### [Goal]
The entries below contain a line with "Continue the build123d" and a line with "loop[self.ink] = (*colour_of(colour), 1.0)". Quote exactly those two lines and all lines between them.

### [Given records]
■ ■ ■ ■ ■
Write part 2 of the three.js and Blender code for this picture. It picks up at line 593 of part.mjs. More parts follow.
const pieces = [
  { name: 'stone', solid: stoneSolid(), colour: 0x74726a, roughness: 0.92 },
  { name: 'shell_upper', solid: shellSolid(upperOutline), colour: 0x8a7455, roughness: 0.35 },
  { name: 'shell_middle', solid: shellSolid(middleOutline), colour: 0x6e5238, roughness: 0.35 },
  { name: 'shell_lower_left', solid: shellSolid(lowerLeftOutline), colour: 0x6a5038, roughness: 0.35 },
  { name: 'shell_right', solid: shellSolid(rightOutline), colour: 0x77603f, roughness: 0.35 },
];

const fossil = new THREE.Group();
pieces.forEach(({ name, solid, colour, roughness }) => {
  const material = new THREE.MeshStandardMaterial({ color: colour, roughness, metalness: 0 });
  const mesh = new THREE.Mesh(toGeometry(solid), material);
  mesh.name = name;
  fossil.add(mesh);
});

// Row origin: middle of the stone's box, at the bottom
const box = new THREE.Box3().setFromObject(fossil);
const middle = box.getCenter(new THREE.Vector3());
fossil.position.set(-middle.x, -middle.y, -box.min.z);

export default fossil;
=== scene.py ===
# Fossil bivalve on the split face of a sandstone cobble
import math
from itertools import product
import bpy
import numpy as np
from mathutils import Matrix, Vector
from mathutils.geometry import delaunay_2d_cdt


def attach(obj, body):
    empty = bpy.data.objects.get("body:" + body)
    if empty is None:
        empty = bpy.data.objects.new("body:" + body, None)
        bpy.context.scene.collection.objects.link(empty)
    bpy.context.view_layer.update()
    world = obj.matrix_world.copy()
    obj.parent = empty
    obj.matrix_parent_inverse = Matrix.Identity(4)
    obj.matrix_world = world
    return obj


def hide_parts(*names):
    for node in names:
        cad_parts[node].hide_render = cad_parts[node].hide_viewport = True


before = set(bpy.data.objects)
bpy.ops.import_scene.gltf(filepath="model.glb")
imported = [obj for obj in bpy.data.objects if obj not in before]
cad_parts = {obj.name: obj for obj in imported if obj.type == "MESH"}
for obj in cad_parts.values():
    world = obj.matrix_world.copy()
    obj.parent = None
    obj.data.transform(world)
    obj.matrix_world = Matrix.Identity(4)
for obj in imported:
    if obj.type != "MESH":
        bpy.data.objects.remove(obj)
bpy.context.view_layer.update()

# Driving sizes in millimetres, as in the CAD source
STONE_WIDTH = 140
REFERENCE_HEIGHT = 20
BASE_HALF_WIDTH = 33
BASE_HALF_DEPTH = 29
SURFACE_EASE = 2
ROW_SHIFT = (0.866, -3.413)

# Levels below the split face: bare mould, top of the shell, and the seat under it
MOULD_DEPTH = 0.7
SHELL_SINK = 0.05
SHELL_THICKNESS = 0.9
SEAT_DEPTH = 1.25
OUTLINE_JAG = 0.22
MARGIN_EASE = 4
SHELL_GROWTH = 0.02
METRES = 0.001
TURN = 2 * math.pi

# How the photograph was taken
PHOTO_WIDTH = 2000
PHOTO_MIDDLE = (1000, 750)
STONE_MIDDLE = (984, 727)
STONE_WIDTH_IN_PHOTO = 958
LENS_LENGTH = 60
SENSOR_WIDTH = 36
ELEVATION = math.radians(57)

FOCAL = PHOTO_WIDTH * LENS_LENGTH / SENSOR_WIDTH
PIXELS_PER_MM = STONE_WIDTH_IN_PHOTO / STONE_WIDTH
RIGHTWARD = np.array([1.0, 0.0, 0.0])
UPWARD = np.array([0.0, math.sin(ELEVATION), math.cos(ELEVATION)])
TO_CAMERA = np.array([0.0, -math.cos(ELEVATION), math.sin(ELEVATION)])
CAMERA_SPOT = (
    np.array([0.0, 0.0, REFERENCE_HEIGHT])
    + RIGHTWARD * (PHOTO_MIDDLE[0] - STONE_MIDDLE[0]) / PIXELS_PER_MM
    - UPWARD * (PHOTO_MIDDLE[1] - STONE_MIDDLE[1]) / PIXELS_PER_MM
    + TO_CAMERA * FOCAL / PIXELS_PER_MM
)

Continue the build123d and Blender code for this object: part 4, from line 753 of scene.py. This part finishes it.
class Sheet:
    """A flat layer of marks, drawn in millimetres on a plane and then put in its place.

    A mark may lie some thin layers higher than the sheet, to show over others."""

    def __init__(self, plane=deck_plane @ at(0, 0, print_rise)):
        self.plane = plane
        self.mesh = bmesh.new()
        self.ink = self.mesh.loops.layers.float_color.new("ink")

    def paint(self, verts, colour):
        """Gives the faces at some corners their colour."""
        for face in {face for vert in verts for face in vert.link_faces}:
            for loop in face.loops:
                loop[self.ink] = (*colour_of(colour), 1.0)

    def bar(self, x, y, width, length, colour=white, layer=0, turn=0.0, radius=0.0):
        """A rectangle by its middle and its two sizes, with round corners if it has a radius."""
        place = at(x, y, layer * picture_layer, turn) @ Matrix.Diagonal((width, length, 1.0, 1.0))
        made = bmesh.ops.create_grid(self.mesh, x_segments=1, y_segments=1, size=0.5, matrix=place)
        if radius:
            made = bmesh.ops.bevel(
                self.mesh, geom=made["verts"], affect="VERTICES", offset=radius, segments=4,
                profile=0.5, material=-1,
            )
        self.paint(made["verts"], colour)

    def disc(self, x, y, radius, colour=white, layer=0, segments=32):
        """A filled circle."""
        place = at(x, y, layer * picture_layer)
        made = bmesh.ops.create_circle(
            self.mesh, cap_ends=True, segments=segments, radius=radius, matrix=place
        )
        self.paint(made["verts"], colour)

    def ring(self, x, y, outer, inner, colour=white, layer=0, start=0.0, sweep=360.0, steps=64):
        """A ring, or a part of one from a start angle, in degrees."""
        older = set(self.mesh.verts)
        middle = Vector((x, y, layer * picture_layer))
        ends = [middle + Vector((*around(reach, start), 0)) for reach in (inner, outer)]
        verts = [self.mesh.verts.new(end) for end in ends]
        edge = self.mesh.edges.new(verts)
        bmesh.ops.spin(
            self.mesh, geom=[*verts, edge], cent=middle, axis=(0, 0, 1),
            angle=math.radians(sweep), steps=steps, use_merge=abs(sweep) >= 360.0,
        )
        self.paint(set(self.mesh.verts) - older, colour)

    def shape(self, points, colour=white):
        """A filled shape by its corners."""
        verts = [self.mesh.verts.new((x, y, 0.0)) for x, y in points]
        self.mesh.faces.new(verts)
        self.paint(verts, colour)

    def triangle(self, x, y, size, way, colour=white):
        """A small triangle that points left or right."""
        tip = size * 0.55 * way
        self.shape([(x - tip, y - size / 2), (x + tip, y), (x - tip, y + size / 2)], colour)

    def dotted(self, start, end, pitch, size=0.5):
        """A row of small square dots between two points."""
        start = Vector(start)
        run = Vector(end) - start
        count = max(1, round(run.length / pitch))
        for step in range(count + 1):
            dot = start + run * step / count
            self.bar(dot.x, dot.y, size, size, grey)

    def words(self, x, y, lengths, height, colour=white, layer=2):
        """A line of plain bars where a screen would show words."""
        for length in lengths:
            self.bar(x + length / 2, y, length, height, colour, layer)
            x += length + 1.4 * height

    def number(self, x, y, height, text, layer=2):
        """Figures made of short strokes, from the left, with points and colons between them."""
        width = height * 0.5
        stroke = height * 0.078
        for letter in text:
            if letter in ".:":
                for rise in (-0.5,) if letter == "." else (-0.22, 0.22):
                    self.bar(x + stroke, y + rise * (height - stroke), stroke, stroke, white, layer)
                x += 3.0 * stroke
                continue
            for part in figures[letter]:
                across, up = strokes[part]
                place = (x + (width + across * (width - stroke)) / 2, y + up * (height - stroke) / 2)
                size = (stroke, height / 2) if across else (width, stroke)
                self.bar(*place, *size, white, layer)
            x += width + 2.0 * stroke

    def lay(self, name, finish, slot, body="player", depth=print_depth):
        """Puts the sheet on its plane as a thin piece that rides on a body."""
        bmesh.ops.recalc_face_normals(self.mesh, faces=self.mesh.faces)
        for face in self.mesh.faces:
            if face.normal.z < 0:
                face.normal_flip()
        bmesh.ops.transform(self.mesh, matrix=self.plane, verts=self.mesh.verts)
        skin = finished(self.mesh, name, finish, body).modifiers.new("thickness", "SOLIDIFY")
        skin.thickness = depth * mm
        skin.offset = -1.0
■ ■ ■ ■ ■
### [Complete response]
Continue the build123d and Blender code for this object: part 4, from line 753 of scene.py. This part finishes it.
class Sheet:
    """A flat layer of marks, drawn in millimetres on a plane and then put in its place.

    A mark may lie some thin layers higher than the sheet, to show over others."""

    def __init__(self, plane=deck_plane @ at(0, 0, print_rise)):
        self.plane = plane
        self.mesh = bmesh.new()
        self.ink = self.mesh.loops.layers.float_color.new("ink")

    def paint(self, verts, colour):
        """Gives the faces at some corners their colour."""
        for face in {face for vert in verts for face in vert.link_faces}:
            for loop in face.loops:
                loop[self.ink] = (*colour_of(colour), 1.0)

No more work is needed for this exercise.